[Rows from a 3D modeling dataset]
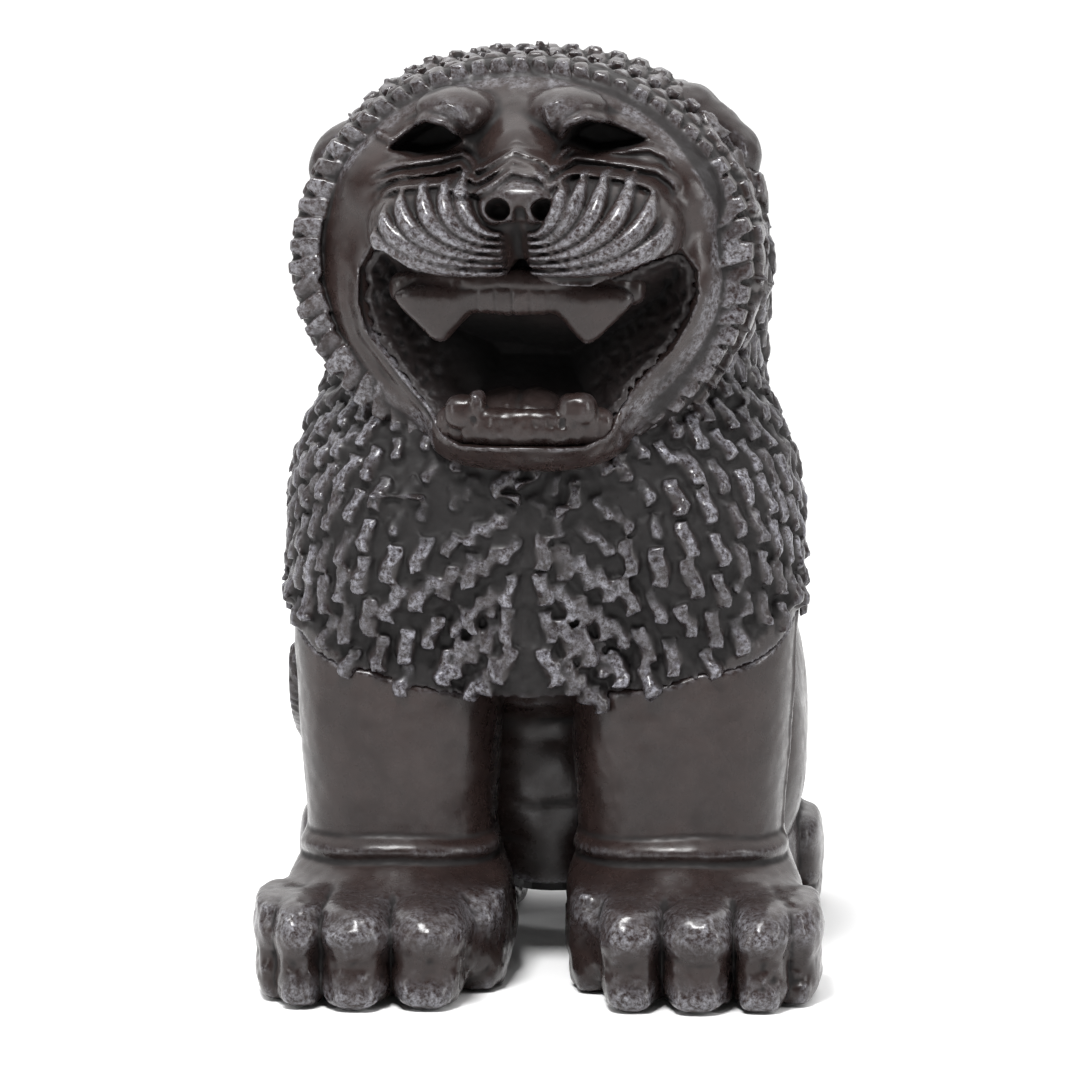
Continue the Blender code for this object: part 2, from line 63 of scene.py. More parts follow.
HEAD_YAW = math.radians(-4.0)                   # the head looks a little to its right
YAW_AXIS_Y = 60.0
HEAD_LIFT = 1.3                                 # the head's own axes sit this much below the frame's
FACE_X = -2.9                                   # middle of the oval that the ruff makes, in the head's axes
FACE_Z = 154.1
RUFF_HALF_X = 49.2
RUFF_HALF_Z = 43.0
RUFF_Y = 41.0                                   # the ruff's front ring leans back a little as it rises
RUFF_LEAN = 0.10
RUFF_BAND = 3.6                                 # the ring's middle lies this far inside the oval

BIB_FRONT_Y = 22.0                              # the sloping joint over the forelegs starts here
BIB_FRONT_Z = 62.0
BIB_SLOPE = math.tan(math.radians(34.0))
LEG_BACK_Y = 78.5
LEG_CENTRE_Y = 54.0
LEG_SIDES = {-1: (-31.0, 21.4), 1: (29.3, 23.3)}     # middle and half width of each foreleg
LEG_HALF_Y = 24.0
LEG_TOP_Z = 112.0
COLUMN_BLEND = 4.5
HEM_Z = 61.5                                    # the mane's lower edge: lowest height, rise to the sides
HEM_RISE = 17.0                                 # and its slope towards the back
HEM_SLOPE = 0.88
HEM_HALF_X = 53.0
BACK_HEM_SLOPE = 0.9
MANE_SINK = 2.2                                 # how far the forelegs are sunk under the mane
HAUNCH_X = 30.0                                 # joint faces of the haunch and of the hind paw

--

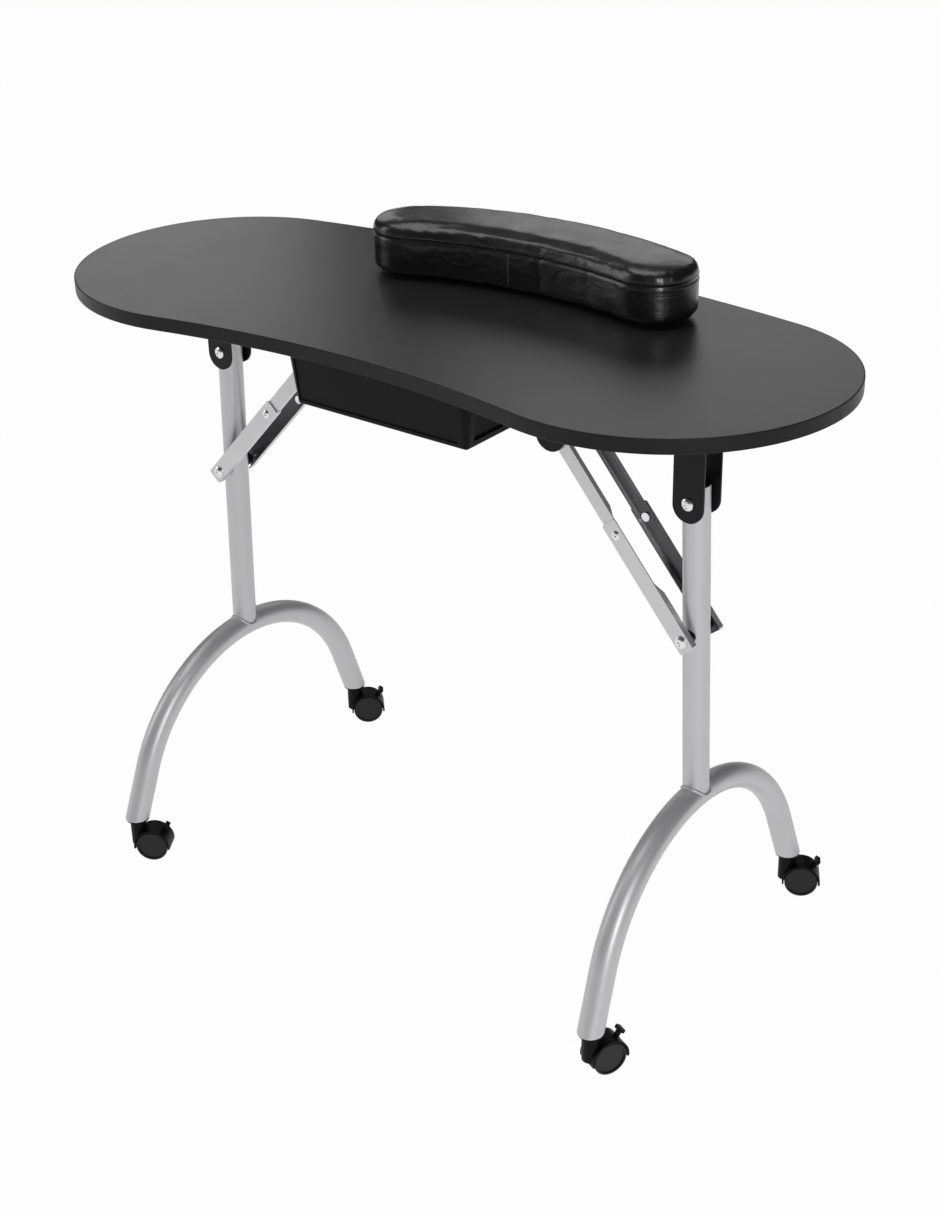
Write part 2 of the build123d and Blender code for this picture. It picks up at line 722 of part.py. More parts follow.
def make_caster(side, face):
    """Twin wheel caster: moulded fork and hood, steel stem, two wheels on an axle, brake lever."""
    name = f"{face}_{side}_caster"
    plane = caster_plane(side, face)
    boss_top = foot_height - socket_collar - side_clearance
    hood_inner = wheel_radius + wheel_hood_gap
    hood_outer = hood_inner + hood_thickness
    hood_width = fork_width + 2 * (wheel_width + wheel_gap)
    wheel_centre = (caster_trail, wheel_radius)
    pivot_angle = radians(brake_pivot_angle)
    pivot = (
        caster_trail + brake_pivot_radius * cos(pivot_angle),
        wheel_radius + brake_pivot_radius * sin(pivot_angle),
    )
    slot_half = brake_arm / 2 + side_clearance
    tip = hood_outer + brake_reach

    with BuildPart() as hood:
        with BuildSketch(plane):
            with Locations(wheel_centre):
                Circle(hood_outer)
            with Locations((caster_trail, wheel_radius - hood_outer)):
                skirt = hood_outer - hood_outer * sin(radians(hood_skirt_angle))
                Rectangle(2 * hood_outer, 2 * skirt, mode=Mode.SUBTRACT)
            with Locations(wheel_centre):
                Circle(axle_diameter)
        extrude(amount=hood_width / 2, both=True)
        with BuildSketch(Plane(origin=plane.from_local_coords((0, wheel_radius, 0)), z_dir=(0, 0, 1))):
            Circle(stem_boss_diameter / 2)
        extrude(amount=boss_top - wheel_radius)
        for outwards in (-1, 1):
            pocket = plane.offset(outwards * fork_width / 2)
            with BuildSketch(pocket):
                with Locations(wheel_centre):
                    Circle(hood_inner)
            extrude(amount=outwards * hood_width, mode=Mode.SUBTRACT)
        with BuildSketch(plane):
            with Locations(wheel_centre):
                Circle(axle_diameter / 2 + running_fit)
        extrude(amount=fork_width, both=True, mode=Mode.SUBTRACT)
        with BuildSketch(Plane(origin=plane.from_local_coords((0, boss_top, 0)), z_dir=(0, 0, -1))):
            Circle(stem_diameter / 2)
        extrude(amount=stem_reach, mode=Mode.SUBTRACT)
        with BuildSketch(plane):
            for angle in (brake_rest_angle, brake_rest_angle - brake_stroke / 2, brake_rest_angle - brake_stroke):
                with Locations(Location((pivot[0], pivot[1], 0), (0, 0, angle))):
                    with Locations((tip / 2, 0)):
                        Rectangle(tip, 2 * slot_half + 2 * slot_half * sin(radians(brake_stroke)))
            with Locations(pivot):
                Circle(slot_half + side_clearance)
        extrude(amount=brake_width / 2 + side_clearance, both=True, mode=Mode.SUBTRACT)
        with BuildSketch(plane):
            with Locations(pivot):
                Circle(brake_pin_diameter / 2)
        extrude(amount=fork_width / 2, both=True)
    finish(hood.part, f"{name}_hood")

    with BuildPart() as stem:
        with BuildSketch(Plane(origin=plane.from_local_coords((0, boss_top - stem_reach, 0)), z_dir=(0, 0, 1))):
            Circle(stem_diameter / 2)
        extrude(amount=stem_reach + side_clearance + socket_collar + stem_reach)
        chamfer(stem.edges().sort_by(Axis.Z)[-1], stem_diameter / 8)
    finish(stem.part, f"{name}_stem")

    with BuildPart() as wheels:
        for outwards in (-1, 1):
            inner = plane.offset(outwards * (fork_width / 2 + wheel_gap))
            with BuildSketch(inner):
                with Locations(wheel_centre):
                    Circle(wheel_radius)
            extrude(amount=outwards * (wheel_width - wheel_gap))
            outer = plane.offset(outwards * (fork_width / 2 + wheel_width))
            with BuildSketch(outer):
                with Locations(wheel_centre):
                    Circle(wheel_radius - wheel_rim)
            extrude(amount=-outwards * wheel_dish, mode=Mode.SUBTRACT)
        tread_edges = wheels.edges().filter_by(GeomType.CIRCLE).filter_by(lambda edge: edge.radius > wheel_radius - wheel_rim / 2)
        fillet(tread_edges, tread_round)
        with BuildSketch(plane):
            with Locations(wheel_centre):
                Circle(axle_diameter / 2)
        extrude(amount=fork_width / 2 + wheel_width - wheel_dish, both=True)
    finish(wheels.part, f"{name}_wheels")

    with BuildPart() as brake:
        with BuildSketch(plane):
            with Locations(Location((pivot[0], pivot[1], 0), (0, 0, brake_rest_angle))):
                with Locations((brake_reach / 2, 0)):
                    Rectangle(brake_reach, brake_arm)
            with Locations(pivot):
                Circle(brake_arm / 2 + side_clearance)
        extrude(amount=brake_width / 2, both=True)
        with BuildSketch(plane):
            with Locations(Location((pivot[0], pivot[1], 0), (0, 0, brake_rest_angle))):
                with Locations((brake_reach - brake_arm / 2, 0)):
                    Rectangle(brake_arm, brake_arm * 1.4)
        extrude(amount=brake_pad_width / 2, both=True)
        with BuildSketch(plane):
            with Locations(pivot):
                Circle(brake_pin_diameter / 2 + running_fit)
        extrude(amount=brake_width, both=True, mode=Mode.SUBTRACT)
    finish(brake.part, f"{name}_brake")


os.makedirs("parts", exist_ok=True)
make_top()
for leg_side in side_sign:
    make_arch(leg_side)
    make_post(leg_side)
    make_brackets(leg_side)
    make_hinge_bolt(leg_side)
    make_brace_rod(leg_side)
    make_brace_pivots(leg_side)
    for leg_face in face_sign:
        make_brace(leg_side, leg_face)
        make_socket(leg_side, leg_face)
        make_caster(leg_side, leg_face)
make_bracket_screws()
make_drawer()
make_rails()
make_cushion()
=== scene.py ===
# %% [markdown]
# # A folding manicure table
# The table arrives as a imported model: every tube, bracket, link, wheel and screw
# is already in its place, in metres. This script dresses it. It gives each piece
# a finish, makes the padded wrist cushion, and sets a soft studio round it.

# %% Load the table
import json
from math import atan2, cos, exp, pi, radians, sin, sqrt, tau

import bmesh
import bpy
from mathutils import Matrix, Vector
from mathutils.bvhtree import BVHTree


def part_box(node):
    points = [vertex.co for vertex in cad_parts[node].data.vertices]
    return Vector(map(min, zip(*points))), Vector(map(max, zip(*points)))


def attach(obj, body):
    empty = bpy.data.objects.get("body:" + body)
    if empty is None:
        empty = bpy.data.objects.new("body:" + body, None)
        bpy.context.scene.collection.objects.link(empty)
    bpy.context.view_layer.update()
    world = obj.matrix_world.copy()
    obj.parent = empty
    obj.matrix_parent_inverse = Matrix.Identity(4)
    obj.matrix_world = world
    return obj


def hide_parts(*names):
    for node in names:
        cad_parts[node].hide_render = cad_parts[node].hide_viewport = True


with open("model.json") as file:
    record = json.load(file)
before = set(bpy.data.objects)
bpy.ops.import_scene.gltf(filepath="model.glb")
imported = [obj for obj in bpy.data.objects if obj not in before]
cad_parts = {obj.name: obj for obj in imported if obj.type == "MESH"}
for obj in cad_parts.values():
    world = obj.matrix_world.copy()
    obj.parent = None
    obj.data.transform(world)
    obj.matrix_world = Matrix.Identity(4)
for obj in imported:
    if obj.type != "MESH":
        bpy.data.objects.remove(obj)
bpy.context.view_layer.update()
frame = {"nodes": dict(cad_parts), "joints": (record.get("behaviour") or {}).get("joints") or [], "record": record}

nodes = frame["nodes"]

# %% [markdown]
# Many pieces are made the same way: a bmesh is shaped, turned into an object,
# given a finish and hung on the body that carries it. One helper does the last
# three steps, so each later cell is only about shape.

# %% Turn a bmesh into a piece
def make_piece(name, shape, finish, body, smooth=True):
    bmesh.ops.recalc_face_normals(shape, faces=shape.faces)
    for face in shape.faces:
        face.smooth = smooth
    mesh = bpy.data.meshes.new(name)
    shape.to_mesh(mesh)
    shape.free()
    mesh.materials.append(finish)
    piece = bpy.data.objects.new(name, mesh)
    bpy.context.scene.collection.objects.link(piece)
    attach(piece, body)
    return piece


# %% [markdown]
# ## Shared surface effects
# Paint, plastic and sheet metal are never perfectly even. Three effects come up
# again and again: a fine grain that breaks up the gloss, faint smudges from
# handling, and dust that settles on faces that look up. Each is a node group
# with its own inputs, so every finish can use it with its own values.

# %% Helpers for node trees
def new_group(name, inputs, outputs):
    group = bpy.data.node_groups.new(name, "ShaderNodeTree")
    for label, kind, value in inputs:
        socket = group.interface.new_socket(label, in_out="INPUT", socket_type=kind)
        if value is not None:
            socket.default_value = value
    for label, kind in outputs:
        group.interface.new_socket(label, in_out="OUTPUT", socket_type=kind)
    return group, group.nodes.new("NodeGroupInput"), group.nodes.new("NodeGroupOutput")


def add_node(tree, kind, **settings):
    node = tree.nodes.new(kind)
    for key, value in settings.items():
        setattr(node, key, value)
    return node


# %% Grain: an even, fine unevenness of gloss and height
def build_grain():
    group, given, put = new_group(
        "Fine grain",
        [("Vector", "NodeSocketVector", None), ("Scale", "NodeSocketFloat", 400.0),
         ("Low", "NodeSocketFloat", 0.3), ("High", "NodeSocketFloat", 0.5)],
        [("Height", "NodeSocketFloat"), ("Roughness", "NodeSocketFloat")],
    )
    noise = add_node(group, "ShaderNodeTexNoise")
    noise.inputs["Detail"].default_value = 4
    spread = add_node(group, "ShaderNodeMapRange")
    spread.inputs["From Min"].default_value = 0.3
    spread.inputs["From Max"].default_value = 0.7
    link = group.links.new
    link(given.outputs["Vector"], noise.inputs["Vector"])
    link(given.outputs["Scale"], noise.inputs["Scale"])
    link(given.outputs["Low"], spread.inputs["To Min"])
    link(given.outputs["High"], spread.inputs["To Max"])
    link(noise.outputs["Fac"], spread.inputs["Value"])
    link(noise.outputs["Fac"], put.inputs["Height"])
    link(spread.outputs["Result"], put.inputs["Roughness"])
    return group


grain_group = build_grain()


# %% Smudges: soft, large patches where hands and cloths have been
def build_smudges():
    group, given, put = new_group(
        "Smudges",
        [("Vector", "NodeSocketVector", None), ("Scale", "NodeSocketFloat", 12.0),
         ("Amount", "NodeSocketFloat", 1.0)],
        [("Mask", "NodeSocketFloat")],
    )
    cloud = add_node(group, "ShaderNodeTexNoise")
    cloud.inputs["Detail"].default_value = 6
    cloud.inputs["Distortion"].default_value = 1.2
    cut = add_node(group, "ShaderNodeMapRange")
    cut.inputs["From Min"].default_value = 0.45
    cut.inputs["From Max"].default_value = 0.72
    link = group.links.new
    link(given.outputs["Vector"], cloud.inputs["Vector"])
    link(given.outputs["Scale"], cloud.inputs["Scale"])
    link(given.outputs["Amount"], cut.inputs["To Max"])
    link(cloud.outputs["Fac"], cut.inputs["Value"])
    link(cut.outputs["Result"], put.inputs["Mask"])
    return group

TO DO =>
Return exactly, and only, the lines from the one containing "make_brace_rod(leg_side)" down to the one containing "obj.parent = None", with both of those lines included.

TASK RESPONSE =>
    make_brace_rod(leg_side)
    make_brace_pivots(leg_side)
    for leg_face in face_sign:
        make_brace(leg_side, leg_face)
        make_socket(leg_side, leg_face)
        make_caster(leg_side, leg_face)
make_bracket_screws()
make_drawer()
make_rails()
make_cushion()
=== scene.py ===
# %% [markdown]
# # A folding manicure table
# The table arrives as a imported model: every tube, bracket, link, wheel and screw
# is already in its place, in metres. This script dresses it. It gives each piece
# a finish, makes the padded wrist cushion, and sets a soft studio round it.

# %% Load the table
import json
from math import atan2, cos, exp, pi, radians, sin, sqrt, tau

import bmesh
import bpy
from mathutils import Matrix, Vector
from mathutils.bvhtree import BVHTree


def part_box(node):
    points = [vertex.co for vertex in cad_parts[node].data.vertices]
    return Vector(map(min, zip(*points))), Vector(map(max, zip(*points)))


def attach(obj, body):
    empty = bpy.data.objects.get("body:" + body)
    if empty is None:
        empty = bpy.data.objects.new("body:" + body, None)
        bpy.context.scene.collection.objects.link(empty)
    bpy.context.view_layer.update()
    world = obj.matrix_world.copy()
    obj.parent = empty
    obj.matrix_parent_inverse = Matrix.Identity(4)
    obj.matrix_world = world
    return obj


def hide_parts(*names):
    for node in names:
        cad_parts[node].hide_render = cad_parts[node].hide_viewport = True


with open("model.json") as file:
    record = json.load(file)
before = set(bpy.data.objects)
bpy.ops.import_scene.gltf(filepath="model.glb")
imported = [obj for obj in bpy.data.objects if obj not in before]
cad_parts = {obj.name: obj for obj in imported if obj.type == "MESH"}
for obj in cad_parts.values():
    world = obj.matrix_world.copy()
    obj.parent = None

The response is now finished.